(GIVEN PROBLEM) Every line holding the string "from" should be gathered.

Lines of data
──────────────────────────────
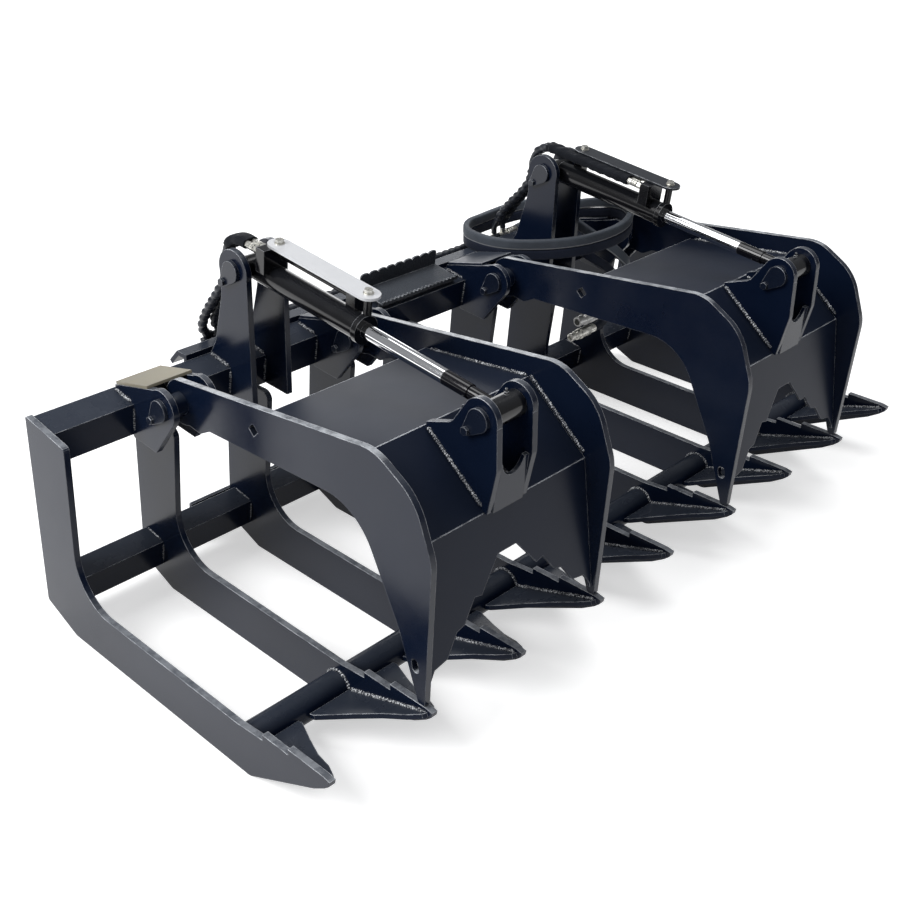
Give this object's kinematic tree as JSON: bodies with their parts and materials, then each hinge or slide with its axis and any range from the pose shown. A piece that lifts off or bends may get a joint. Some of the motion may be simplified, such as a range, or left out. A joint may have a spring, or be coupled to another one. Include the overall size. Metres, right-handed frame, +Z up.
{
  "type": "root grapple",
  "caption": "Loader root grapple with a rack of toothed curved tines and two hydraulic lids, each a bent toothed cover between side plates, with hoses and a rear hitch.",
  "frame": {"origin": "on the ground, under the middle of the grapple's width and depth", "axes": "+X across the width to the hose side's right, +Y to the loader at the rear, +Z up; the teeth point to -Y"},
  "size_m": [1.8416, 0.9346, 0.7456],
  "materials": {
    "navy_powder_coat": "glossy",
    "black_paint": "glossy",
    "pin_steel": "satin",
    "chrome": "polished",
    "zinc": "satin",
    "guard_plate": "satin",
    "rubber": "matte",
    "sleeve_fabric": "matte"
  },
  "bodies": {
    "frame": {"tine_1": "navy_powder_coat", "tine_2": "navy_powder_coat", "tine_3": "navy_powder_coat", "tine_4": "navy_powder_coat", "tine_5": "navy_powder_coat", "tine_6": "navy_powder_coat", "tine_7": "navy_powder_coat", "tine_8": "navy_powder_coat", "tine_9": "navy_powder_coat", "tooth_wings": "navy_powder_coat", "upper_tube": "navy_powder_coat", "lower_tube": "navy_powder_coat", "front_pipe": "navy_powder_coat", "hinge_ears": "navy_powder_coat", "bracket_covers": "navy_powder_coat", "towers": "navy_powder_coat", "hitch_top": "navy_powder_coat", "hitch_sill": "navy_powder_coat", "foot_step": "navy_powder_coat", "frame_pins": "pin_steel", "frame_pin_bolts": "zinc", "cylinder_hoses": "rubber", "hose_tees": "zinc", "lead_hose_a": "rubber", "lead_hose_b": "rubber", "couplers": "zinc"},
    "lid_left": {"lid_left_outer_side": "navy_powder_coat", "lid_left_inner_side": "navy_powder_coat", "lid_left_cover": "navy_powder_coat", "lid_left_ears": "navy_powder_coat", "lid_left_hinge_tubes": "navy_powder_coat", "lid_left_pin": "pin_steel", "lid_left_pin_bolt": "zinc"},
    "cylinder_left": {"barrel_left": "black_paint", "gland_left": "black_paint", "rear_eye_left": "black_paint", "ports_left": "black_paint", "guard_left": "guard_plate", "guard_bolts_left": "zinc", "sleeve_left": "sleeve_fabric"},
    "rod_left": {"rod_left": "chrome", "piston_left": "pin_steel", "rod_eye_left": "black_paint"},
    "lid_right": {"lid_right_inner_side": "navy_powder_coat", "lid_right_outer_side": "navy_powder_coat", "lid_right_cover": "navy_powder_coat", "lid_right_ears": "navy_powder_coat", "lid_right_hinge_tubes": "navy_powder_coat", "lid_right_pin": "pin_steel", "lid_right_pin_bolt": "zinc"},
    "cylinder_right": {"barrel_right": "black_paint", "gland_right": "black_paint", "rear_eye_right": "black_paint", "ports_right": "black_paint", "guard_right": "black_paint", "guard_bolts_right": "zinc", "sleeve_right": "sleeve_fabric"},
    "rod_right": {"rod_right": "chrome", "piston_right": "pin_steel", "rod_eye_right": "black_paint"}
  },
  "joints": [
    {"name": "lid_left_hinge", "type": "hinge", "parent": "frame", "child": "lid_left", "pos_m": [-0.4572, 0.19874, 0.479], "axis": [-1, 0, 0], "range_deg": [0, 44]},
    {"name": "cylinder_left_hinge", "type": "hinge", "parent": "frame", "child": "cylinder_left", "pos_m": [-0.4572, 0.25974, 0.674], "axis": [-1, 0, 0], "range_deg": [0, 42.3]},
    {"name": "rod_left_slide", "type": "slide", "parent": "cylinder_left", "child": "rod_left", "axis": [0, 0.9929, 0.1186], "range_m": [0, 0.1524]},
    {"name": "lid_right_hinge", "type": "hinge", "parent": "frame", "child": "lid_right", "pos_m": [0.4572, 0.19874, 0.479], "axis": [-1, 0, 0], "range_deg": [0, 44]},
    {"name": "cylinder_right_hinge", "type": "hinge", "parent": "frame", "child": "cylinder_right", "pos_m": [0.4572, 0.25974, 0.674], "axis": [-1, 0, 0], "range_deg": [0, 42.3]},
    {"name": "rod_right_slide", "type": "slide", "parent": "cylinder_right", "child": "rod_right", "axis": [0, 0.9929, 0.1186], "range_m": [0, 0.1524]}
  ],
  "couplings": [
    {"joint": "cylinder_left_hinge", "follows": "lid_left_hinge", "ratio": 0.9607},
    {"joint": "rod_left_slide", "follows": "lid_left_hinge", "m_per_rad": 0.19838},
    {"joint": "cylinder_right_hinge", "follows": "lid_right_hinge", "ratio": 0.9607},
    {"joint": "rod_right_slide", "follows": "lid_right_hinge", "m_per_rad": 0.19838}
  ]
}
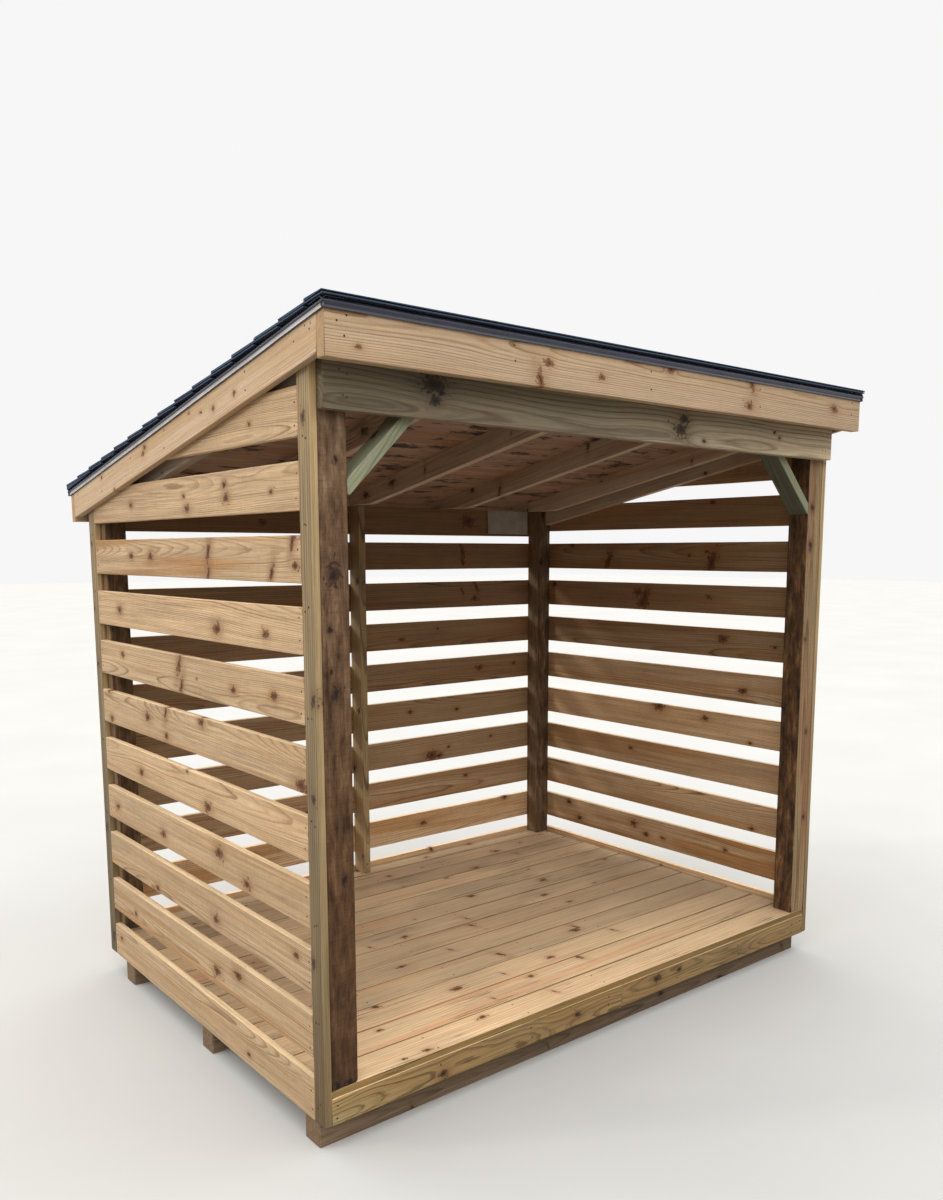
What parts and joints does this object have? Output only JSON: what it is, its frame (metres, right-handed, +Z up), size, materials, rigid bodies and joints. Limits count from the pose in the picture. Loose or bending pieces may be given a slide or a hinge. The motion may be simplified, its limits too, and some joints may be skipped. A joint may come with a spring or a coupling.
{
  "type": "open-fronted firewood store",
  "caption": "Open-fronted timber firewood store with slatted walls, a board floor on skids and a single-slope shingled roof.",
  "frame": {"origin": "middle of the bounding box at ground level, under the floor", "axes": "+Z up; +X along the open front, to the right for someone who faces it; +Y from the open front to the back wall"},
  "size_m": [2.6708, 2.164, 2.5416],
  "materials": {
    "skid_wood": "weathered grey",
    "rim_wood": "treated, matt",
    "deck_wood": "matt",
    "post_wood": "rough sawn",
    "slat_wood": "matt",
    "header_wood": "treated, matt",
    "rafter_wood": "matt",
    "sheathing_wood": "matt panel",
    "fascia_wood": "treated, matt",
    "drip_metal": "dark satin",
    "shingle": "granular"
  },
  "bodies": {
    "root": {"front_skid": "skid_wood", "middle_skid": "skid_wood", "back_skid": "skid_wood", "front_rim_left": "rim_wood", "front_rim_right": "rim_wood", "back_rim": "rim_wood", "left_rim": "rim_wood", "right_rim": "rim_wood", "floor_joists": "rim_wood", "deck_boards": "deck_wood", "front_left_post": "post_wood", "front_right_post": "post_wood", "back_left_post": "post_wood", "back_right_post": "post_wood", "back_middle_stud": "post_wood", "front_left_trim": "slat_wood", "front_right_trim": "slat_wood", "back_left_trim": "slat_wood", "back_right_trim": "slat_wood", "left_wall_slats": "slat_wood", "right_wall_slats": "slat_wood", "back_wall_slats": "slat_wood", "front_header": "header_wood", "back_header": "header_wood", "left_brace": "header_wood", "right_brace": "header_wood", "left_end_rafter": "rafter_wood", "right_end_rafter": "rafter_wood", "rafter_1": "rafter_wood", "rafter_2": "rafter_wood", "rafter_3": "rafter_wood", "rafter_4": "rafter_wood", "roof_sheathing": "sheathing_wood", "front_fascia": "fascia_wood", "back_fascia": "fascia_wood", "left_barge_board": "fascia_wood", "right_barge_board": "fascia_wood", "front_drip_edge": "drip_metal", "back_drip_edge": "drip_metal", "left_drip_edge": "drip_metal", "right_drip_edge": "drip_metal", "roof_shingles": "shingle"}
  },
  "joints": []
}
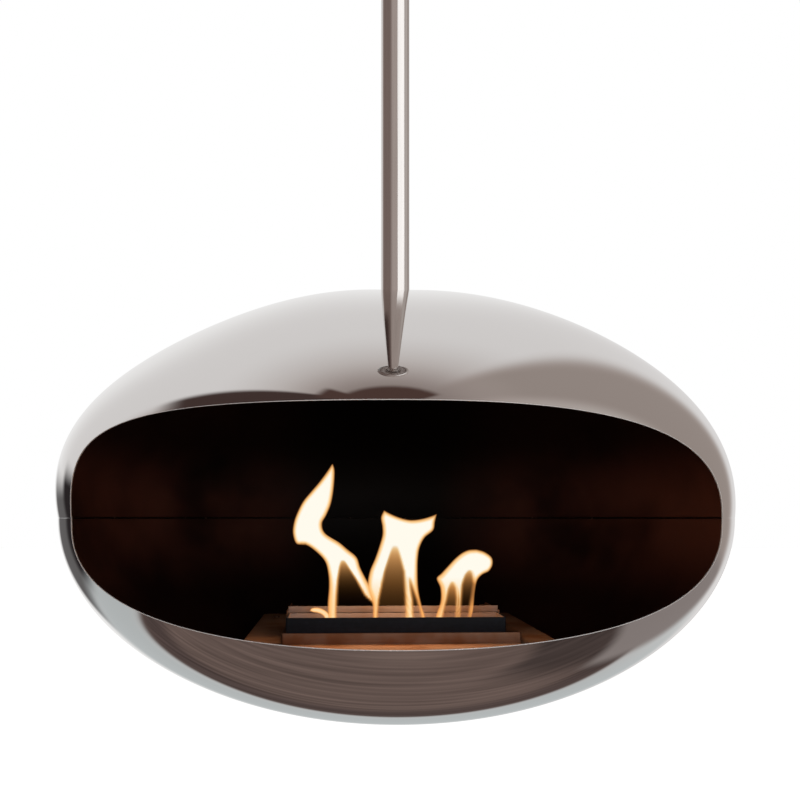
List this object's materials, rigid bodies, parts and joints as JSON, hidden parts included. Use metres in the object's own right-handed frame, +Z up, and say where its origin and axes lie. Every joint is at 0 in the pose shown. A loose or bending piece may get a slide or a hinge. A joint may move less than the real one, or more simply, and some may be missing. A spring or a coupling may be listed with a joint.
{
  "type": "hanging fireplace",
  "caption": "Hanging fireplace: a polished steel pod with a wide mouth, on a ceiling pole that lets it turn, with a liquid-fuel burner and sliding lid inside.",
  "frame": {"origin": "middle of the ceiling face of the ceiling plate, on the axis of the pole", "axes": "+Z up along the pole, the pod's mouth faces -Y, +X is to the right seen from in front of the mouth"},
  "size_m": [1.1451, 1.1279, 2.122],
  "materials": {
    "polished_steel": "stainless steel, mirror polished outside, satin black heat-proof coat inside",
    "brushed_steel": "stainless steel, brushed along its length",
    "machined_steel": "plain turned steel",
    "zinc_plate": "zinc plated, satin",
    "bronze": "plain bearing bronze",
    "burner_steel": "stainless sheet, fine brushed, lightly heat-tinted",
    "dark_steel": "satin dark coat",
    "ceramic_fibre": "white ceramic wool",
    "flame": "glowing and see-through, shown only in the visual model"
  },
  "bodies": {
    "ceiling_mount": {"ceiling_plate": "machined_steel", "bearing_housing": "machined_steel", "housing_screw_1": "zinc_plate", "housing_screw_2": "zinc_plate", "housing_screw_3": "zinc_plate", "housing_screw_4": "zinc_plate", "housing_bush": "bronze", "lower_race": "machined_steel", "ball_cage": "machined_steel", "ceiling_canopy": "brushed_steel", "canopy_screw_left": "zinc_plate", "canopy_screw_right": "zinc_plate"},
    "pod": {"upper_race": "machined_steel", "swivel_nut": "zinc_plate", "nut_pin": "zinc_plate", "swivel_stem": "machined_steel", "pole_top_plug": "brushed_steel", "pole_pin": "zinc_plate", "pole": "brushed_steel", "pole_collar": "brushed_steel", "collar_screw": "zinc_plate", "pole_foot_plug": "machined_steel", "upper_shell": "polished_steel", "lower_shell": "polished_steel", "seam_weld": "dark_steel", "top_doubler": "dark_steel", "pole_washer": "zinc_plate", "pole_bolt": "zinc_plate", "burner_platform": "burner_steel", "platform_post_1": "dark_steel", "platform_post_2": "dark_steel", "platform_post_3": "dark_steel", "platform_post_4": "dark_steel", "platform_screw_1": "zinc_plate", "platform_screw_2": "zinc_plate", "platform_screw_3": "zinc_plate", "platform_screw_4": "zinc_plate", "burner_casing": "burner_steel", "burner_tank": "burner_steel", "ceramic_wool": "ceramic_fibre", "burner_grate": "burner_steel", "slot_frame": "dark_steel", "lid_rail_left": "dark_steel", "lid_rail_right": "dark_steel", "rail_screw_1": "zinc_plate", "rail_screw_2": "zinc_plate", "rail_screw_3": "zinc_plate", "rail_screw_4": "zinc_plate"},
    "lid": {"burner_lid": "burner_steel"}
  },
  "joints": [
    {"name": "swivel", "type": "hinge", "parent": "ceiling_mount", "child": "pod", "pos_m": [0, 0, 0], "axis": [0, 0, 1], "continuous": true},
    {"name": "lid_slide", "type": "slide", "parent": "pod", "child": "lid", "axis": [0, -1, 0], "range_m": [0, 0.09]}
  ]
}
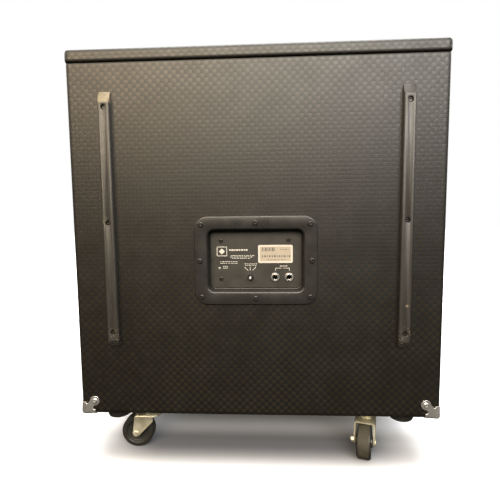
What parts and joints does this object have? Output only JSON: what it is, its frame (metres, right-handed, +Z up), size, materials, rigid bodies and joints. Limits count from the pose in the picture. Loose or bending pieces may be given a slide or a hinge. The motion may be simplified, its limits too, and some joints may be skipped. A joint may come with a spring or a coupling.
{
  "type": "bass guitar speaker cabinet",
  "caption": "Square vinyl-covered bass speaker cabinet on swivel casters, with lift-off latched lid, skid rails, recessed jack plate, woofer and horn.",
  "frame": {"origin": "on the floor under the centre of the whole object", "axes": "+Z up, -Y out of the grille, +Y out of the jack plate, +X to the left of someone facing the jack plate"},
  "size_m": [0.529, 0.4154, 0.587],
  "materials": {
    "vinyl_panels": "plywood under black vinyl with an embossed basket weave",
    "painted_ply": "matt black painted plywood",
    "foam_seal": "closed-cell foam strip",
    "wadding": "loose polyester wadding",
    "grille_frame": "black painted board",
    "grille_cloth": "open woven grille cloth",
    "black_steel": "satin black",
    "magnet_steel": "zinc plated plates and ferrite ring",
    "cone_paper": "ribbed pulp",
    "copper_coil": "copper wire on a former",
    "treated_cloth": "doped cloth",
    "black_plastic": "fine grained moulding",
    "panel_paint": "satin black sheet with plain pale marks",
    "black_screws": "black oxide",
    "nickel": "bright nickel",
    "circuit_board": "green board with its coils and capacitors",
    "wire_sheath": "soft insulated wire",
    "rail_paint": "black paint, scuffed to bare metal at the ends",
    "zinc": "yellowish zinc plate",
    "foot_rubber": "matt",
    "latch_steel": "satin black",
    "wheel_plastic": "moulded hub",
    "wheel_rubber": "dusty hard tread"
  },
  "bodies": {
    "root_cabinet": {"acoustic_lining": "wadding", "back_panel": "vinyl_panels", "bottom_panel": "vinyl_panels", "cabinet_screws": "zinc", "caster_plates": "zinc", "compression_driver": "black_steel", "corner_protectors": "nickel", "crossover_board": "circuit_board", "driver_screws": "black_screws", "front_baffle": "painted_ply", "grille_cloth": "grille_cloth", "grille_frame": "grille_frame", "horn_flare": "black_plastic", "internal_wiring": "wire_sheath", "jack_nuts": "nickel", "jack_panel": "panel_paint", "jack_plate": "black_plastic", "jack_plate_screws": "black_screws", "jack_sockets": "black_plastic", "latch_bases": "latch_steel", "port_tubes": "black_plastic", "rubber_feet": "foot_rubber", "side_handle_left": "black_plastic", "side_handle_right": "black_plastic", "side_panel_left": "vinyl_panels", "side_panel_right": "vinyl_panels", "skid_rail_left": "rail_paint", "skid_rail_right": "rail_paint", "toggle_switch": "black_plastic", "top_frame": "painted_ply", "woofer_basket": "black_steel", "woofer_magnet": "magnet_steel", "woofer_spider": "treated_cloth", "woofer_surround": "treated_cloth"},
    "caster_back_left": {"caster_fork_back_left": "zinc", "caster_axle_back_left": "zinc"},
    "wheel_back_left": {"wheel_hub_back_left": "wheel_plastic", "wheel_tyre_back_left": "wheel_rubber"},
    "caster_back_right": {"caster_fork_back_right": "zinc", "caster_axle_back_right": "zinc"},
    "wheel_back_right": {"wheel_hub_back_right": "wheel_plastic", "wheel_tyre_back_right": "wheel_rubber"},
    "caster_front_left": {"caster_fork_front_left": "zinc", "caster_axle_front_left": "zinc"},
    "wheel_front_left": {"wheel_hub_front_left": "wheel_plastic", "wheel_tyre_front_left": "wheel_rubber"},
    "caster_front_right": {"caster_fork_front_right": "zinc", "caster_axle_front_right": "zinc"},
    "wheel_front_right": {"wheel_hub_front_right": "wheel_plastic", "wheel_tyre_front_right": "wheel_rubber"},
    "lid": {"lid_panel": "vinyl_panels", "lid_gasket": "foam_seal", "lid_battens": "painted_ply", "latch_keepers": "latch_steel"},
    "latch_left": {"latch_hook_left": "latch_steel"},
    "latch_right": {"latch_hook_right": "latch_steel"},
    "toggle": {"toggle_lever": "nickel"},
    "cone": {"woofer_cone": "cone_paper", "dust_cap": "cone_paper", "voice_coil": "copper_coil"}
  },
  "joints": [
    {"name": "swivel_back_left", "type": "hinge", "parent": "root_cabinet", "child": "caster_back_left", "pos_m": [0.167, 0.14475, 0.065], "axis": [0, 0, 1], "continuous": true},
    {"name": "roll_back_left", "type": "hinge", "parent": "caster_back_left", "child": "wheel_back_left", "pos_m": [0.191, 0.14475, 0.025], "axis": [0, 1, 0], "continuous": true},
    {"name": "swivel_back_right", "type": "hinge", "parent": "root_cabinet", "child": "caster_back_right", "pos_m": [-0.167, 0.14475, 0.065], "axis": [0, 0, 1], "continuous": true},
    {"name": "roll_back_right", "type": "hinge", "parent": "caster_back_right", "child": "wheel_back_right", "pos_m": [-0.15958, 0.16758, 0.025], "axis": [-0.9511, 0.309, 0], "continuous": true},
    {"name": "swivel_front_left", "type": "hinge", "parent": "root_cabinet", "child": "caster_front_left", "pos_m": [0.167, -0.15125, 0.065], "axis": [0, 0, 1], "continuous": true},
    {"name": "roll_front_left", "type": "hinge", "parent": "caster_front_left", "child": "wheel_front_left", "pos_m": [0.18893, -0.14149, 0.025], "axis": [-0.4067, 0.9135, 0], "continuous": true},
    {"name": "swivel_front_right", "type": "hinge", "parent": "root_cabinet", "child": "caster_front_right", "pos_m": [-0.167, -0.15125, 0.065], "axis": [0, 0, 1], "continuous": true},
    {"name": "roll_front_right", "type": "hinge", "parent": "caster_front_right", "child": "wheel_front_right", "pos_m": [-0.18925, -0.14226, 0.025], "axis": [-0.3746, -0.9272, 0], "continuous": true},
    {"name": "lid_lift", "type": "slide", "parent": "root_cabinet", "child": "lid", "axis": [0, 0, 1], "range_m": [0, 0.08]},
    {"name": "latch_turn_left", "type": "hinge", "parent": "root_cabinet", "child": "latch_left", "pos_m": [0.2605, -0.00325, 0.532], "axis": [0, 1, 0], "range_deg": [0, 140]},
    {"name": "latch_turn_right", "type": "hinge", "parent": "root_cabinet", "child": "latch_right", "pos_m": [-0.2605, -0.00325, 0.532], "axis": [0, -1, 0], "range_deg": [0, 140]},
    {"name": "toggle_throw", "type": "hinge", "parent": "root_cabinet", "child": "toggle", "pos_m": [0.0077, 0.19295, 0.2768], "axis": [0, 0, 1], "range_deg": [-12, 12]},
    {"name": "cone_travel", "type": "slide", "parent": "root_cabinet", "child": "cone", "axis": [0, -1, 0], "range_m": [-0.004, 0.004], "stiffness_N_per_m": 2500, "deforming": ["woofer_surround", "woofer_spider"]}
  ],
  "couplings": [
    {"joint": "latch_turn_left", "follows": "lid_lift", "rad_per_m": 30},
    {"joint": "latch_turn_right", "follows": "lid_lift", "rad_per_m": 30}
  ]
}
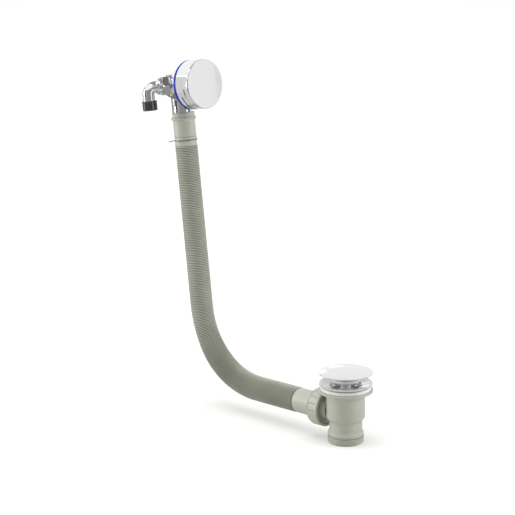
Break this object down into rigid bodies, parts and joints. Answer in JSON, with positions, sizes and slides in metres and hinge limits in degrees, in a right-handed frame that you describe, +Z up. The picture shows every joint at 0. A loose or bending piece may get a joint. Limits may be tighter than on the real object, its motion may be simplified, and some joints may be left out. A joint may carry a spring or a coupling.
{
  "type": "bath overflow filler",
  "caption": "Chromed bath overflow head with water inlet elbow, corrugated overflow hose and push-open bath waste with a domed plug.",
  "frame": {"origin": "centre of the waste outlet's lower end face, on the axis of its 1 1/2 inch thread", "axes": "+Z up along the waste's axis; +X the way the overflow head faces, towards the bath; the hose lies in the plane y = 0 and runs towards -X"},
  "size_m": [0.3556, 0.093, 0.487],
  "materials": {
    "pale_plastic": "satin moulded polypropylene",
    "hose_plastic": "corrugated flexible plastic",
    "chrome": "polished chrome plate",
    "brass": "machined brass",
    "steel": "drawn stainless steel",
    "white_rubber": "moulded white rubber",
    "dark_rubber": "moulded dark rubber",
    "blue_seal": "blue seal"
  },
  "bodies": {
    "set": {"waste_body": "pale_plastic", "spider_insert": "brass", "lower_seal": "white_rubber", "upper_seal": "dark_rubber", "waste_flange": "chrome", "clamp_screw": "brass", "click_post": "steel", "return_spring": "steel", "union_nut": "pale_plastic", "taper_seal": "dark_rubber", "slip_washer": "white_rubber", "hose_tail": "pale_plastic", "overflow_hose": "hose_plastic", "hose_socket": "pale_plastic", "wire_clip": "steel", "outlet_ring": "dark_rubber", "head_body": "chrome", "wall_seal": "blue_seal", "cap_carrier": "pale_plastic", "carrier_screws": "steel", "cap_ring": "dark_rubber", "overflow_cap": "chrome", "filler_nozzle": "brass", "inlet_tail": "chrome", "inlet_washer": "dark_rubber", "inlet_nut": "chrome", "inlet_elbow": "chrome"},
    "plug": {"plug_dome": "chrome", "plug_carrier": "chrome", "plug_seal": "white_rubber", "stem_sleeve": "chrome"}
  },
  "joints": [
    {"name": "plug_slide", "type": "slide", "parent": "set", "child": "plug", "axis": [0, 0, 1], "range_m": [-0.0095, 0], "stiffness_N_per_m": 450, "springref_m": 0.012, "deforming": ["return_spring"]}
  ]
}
──────────────────────────────
(FINISHED EXERCISE)
Give this object's kinematic tree as JSON: bodies with their parts and materials, then each hinge or slide with its axis and any range from the pose shown. A piece that lifts off or bends may get a joint. Some of the motion may be simplified, such as a range, or left out. A joint may have a spring, or be coupled to another one. Include the overall size. Metres, right-handed frame, +Z up.
What parts and joints does this object have? Output only JSON: what it is, its frame (metres, right-handed, +Z up), size, materials, rigid bodies and joints. Limits count from the pose in the picture. Loose or bending pieces may be given a slide or a hinge. The motion may be simplified, its limits too, and some joints may be skipped. A joint may come with a spring or a coupling.
  "frame": {"origin": "middle of the bounding box at ground level, under the floor", "axes": "+Z up; +X along the open front, to the right for someone who faces it; +Y from the open front to the back wall"},
  "frame": {"origin": "middle of the ceiling face of the ceiling plate, on the axis of the pole", "axes": "+Z up along the pole, the pod's mouth faces -Y, +X is to the right seen from in front of the mouth"},
What parts and joints does this object have? Output only JSON: what it is, its frame (metres, right-handed, +Z up), size, materials, rigid bodies and joints. Limits count from the pose in the picture. Loose or bending pieces may be given a slide or a hinge. The motion may be simplified, its limits too, and some joints may be skipped. A joint may come with a spring or a coupling.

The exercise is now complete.